Driving input¶
The interaction layer of ComposeAutomator sits on top of RobotDriver and dispatches
mouse, keyboard, and clipboard input to whatever surface the target node lives in.
All interaction methods (click, doubleClick, longClick, swipe, scrollWheel,
typeText, clearAndTypeText, pressKey, pressEnter) are suspend — call them
from a coroutine. Real java.awt.Robot work runs inline when the caller is already
off the AWT event dispatch thread, and hops to Dispatchers.IO only when needed to
keep EDT callers from blocking the UI. Internal sleeps use delay rather than
Thread.sleep, so a cancelled coroutine cancels mid-longClick / mid-swipe rather
than parking the worker thread until the hold completes.
screenshot stays sync — it's a single framebuffer read, no blocking I/O to bury
behind a coroutine boundary.
The snippets below are written as if they sit inside a suspend block (e.g. a JUnit
test wrapped in runBlocking { … }).
Mouse: clicks and drags¶
val send = automator.findOneByTestTag("Send") ?: error("button missing")
automator.click(send)
automator.doubleClick(send)
automator.longClick(send, holdFor = 600.milliseconds)
All click helpers resolve the node's centerOnScreen and dispatch through RobotDriver,
which compensates for HiDPI/display scaling.
Mouse: swipes and scrolling¶
val list = automator.findOneByTestTag("MessageList") ?: error("list missing")
val first = automator.findOneByText("First message") ?: error("first row missing")

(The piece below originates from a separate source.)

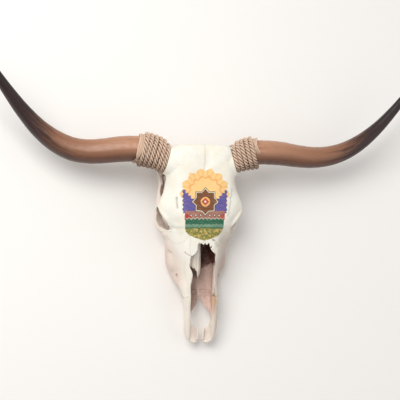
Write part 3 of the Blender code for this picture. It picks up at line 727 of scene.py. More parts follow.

val last = automator.findOneByText("Last message") ?: error("last row missing")
// node-to-node drag
automator.swipe(from = first, to = last)
// raw coordinates (HiDPI-corrected)
automator.swipe(
startX = 100, startY = 400,
endX = 100, endY = 100,
steps = 16,
duration = 200.milliseconds,
)
// mouse-wheel scrolling — drives Modifier.scrollable / LazyColumn on desktop
automator.scrollWheel(list, wheelClicks = 5) // scroll down
automator.scrollWheel(list, wheelClicks = -5) // scroll up
scrollWheel is the right helper for desktop scrollable containers — they respond to
wheel events rather than touch-style drags.
Keyboard: typing and key events¶
import java.awt.event.InputEvent
import java.awt.event.KeyEvent
val input = automator.findOneByTestTag("MessageInput") ?: error("input missing")
// click-then-type
automator.click(input)
automator.typeText("Hello, Spectre!")
// click-clear-type in one go (uses key events, not the clipboard)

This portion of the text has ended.